## Exercise task
Write out the complete material exactly as it stands.

## Collected material
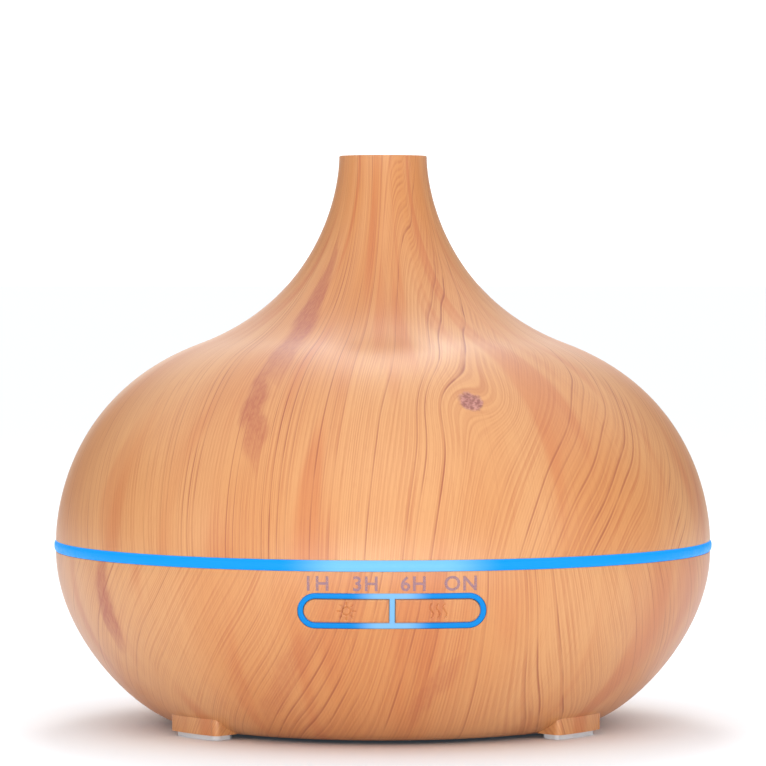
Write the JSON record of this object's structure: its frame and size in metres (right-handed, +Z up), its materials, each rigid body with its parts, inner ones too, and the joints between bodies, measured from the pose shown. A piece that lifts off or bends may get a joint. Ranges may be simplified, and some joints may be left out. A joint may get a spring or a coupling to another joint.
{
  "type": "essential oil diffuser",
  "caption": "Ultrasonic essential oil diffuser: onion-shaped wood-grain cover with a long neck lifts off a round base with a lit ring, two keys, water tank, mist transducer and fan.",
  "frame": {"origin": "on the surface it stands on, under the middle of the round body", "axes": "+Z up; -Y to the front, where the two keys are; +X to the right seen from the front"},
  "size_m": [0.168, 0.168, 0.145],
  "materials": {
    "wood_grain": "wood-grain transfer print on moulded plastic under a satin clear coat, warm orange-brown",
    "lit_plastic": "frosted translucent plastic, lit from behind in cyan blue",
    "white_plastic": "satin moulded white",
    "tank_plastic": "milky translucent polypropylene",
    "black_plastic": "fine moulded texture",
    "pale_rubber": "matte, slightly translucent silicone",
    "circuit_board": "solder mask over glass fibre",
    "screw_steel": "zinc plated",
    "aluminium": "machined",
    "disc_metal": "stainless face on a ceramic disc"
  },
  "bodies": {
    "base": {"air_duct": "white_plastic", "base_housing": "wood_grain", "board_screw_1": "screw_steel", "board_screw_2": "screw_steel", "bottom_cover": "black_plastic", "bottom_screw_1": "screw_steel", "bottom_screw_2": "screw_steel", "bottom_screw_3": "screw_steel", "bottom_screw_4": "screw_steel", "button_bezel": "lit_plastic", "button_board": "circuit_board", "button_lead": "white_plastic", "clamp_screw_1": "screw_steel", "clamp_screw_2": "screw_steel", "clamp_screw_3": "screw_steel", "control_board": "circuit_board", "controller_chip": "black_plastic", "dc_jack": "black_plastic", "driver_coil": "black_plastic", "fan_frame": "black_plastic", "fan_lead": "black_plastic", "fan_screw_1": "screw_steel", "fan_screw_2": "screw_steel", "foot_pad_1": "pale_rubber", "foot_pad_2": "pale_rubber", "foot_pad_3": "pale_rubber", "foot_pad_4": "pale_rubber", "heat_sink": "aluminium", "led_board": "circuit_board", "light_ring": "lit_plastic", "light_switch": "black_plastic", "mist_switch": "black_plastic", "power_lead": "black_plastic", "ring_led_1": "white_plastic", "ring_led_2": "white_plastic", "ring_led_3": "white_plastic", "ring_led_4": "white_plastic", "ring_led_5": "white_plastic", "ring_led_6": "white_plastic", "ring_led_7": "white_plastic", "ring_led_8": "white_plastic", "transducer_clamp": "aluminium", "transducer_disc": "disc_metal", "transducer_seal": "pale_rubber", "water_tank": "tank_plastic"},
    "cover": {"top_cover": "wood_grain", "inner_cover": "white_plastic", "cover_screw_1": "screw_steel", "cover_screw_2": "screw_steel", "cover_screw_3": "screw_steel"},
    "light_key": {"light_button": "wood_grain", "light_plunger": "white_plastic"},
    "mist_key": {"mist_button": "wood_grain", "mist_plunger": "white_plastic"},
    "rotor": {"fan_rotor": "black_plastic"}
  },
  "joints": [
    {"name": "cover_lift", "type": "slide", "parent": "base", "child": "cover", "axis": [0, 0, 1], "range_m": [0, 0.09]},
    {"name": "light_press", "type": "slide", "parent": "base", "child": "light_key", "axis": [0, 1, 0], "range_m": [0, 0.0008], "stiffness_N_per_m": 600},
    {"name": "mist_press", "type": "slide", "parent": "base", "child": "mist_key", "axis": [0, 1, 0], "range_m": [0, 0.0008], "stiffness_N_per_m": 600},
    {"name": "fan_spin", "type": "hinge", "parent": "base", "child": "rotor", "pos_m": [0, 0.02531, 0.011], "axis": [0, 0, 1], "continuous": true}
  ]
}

## Exercise solution
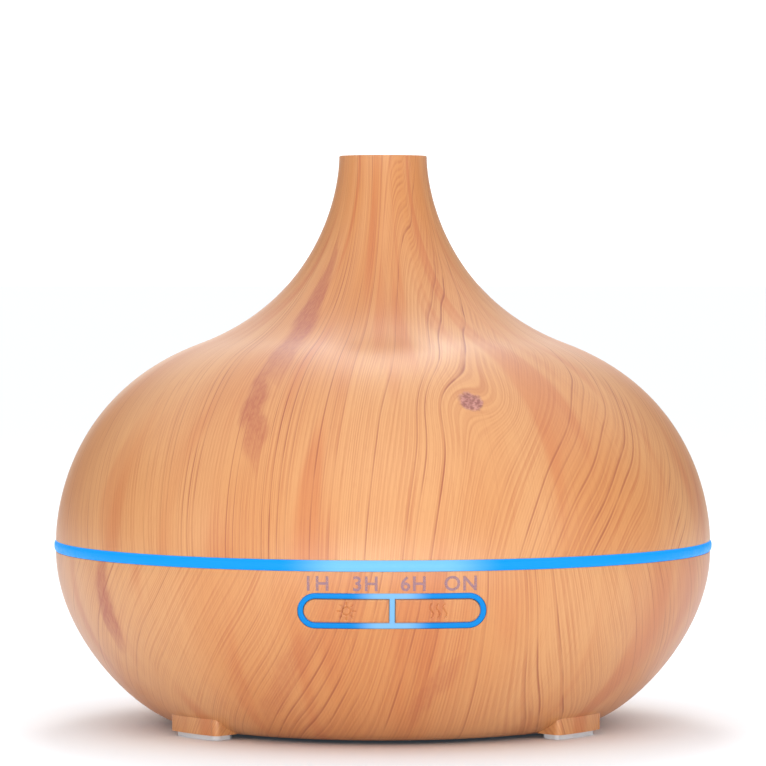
Write the JSON record of this object's structure: its frame and size in metres (right-handed, +Z up), its materials, each rigid body with its parts, inner ones too, and the joints between bodies, measured from the pose shown. A piece that lifts off or bends may get a joint. Ranges may be simplified, and some joints may be left out. A joint may get a spring or a coupling to another joint.
{
  "type": "essential oil diffuser",
  "caption": "Ultrasonic essential oil diffuser: onion-shaped wood-grain cover with a long neck lifts off a round base with a lit ring, two keys, water tank, mist transducer and fan.",
  "frame": {"origin": "on the surface it stands on, under the middle of the round body", "axes": "+Z up; -Y to the front, where the two keys are; +X to the right seen from the front"},
  "size_m": [0.168, 0.168, 0.145],
  "materials": {
    "wood_grain": "wood-grain transfer print on moulded plastic under a satin clear coat, warm orange-brown",
    "lit_plastic": "frosted translucent plastic, lit from behind in cyan blue",
    "white_plastic": "satin moulded white",
    "tank_plastic": "milky translucent polypropylene",
    "black_plastic": "fine moulded texture",
    "pale_rubber": "matte, slightly translucent silicone",
    "circuit_board": "solder mask over glass fibre",
    "screw_steel": "zinc plated",
    "aluminium": "machined",
    "disc_metal": "stainless face on a ceramic disc"
  },
  "bodies": {
    "base": {"air_duct": "white_plastic", "base_housing": "wood_grain", "board_screw_1": "screw_steel", "board_screw_2": "screw_steel", "bottom_cover": "black_plastic", "bottom_screw_1": "screw_steel", "bottom_screw_2": "screw_steel", "bottom_screw_3": "screw_steel", "bottom_screw_4": "screw_steel", "button_bezel": "lit_plastic", "button_board": "circuit_board", "button_lead": "white_plastic", "clamp_screw_1": "screw_steel", "clamp_screw_2": "screw_steel", "clamp_screw_3": "screw_steel", "control_board": "circuit_board", "controller_chip": "black_plastic", "dc_jack": "black_plastic", "driver_coil": "black_plastic", "fan_frame": "black_plastic", "fan_lead": "black_plastic", "fan_screw_1": "screw_steel", "fan_screw_2": "screw_steel", "foot_pad_1": "pale_rubber", "foot_pad_2": "pale_rubber", "foot_pad_3": "pale_rubber", "foot_pad_4": "pale_rubber", "heat_sink": "aluminium", "led_board": "circuit_board", "light_ring": "lit_plastic", "light_switch": "black_plastic", "mist_switch": "black_plastic", "power_lead": "black_plastic", "ring_led_1": "white_plastic", "ring_led_2": "white_plastic", "ring_led_3": "white_plastic", "ring_led_4": "white_plastic", "ring_led_5": "white_plastic", "ring_led_6": "white_plastic", "ring_led_7": "white_plastic", "ring_led_8": "white_plastic", "transducer_clamp": "aluminium", "transducer_disc": "disc_metal", "transducer_seal": "pale_rubber", "water_tank": "tank_plastic"},
    "cover": {"top_cover": "wood_grain", "inner_cover": "white_plastic", "cover_screw_1": "screw_steel", "cover_screw_2": "screw_steel", "cover_screw_3": "screw_steel"},
    "light_key": {"light_button": "wood_grain", "light_plunger": "white_plastic"},
    "mist_key": {"mist_button": "wood_grain", "mist_plunger": "white_plastic"},
    "rotor": {"fan_rotor": "black_plastic"}
  },
  "joints": [
    {"name": "cover_lift", "type": "slide", "parent": "base", "child": "cover", "axis": [0, 0, 1], "range_m": [0, 0.09]},
    {"name": "light_press", "type": "slide", "parent": "base", "child": "light_key", "axis": [0, 1, 0], "range_m": [0, 0.0008], "stiffness_N_per_m": 600},
    {"name": "mist_press", "type": "slide", "parent": "base", "child": "mist_key", "axis": [0, 1, 0], "range_m": [0, 0.0008], "stiffness_N_per_m": 600},
    {"name": "fan_spin", "type": "hinge", "parent": "base", "child": "rotor", "pos_m": [0, 0.02531, 0.011], "axis": [0, 0, 1], "continuous": true}
  ]
}